What is needed:
Transcribe only the lines of the listing below from the one holding "function piece(name, geometry, color, roughness)" through the one holding "obj.parent = None", inclusive, without any change.

====== Data extract

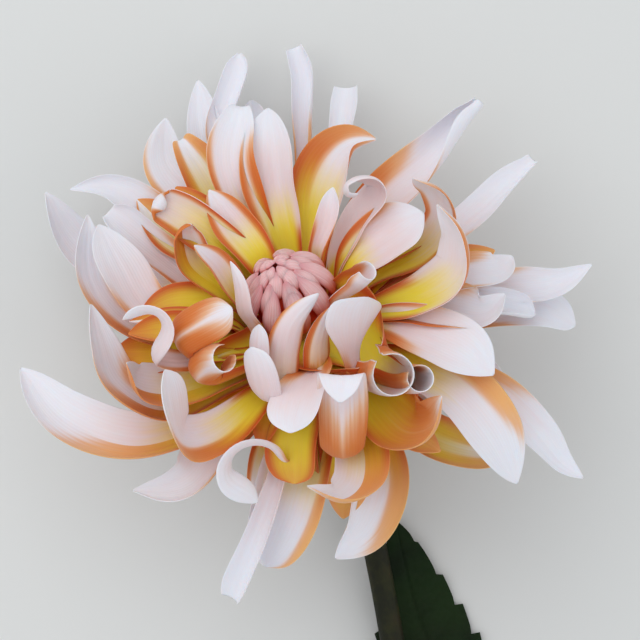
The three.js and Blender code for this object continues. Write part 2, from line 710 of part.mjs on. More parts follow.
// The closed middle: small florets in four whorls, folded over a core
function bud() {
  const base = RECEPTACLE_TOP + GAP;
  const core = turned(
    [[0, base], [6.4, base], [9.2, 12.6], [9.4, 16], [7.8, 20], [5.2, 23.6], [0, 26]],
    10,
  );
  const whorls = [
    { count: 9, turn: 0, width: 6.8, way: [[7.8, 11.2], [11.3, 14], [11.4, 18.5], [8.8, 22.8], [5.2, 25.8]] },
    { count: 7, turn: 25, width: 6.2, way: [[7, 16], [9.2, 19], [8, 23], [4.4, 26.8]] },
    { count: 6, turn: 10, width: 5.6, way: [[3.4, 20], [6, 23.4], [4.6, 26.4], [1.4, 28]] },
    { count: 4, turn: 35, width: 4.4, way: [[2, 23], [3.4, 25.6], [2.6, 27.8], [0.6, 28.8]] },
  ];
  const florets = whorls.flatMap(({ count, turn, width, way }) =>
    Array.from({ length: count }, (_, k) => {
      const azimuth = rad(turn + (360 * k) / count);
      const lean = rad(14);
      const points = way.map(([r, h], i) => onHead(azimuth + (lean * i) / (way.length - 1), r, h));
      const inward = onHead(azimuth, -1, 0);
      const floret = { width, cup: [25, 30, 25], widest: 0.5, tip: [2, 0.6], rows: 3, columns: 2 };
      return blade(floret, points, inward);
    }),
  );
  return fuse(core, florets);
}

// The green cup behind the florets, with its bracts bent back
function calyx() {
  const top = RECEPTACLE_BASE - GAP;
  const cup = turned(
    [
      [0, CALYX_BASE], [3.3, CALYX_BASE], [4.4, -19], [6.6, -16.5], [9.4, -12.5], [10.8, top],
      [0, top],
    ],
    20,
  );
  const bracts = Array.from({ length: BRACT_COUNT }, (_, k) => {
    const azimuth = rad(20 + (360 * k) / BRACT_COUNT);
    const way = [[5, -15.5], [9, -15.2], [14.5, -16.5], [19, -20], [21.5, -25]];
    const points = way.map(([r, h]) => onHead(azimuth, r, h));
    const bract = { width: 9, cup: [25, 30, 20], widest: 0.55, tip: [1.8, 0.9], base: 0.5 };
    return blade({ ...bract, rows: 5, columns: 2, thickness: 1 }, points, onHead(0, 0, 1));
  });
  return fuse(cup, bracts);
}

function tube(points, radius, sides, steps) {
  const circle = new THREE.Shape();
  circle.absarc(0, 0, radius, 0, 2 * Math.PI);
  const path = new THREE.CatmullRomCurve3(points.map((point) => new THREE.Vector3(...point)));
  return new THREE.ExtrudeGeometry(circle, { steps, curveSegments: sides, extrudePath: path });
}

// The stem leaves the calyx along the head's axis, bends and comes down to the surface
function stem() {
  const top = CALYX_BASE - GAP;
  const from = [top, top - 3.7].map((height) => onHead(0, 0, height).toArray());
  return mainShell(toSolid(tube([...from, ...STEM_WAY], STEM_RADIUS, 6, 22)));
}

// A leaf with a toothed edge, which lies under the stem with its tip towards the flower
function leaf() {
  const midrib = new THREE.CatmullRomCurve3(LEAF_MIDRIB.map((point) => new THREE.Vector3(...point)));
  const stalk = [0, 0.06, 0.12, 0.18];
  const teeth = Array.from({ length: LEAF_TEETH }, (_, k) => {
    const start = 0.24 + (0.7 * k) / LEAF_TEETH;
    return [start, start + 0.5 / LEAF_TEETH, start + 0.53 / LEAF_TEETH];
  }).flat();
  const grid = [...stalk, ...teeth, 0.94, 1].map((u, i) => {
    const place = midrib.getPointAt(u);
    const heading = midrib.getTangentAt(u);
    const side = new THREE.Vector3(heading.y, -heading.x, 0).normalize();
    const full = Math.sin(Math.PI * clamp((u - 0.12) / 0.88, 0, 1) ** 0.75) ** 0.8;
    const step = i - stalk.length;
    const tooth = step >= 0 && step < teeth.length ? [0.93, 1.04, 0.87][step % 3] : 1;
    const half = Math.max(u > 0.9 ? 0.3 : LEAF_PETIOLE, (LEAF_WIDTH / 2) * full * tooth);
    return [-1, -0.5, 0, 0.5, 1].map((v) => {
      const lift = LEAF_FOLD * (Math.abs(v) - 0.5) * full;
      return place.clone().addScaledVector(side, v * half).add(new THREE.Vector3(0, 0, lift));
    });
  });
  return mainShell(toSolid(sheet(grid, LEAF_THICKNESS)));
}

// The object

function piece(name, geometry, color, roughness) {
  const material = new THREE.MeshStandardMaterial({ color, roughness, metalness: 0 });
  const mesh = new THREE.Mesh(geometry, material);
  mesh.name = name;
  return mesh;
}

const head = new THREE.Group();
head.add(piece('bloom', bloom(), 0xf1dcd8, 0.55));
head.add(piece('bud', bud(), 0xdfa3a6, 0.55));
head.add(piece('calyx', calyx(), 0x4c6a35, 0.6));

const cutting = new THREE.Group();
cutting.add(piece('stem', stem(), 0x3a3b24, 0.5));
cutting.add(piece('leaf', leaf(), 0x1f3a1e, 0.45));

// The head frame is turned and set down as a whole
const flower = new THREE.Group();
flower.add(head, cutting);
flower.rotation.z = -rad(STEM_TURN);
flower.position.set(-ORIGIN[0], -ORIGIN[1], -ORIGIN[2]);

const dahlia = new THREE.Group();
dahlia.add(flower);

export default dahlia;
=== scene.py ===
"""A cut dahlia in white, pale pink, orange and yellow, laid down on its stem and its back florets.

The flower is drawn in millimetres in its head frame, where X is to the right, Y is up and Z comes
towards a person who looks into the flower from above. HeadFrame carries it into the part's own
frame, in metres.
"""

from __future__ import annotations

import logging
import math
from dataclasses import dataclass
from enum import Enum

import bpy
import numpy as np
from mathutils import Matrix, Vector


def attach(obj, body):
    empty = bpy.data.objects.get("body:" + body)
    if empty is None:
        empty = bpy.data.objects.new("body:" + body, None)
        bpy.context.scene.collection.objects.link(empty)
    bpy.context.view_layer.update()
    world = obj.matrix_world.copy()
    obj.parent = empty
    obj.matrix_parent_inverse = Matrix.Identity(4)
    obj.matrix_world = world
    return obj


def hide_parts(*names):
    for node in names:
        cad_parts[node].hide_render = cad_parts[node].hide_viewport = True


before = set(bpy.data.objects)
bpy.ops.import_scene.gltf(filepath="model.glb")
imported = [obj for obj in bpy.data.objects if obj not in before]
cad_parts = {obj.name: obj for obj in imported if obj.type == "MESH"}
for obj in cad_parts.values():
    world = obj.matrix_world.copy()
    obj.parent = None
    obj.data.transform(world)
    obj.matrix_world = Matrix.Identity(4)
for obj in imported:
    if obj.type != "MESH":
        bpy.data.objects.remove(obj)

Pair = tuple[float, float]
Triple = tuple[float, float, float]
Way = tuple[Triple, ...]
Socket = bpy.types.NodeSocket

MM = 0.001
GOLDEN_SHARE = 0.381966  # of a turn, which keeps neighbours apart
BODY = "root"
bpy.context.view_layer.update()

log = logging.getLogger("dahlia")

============

Correct response:
function piece(name, geometry, color, roughness) {
  const material = new THREE.MeshStandardMaterial({ color, roughness, metalness: 0 });
  const mesh = new THREE.Mesh(geometry, material);
  mesh.name = name;
  return mesh;
}

const head = new THREE.Group();
head.add(piece('bloom', bloom(), 0xf1dcd8, 0.55));
head.add(piece('bud', bud(), 0xdfa3a6, 0.55));
head.add(piece('calyx', calyx(), 0x4c6a35, 0.6));

const cutting = new THREE.Group();
cutting.add(piece('stem', stem(), 0x3a3b24, 0.5));
cutting.add(piece('leaf', leaf(), 0x1f3a1e, 0.45));

// The head frame is turned and set down as a whole
const flower = new THREE.Group();
flower.add(head, cutting);
flower.rotation.z = -rad(STEM_TURN);
flower.position.set(-ORIGIN[0], -ORIGIN[1], -ORIGIN[2]);

const dahlia = new THREE.Group();
dahlia.add(flower);

export default dahlia;
=== scene.py ===
"""A cut dahlia in white, pale pink, orange and yellow, laid down on its stem and its back florets.

The flower is drawn in millimetres in its head frame, where X is to the right, Y is up and Z comes
towards a person who looks into the flower from above. HeadFrame carries it into the part's own
frame, in metres.
"""

from __future__ import annotations

import logging
import math
from dataclasses import dataclass
from enum import Enum

import bpy
import numpy as np
from mathutils import Matrix, Vector


def attach(obj, body):
    empty = bpy.data.objects.get("body:" + body)
    if empty is None:
        empty = bpy.data.objects.new("body:" + body, None)
        bpy.context.scene.collection.objects.link(empty)
    bpy.context.view_layer.update()
    world = obj.matrix_world.copy()
    obj.parent = empty
    obj.matrix_parent_inverse = Matrix.Identity(4)
    obj.matrix_world = world
    return obj


def hide_parts(*names):
    for node in names:
        cad_parts[node].hide_render = cad_parts[node].hide_viewport = True


before = set(bpy.data.objects)
bpy.ops.import_scene.gltf(filepath="model.glb")
imported = [obj for obj in bpy.data.objects if obj not in before]
cad_parts = {obj.name: obj for obj in imported if obj.type == "MESH"}
for obj in cad_parts.values():
    world = obj.matrix_world.copy()
    obj.parent = None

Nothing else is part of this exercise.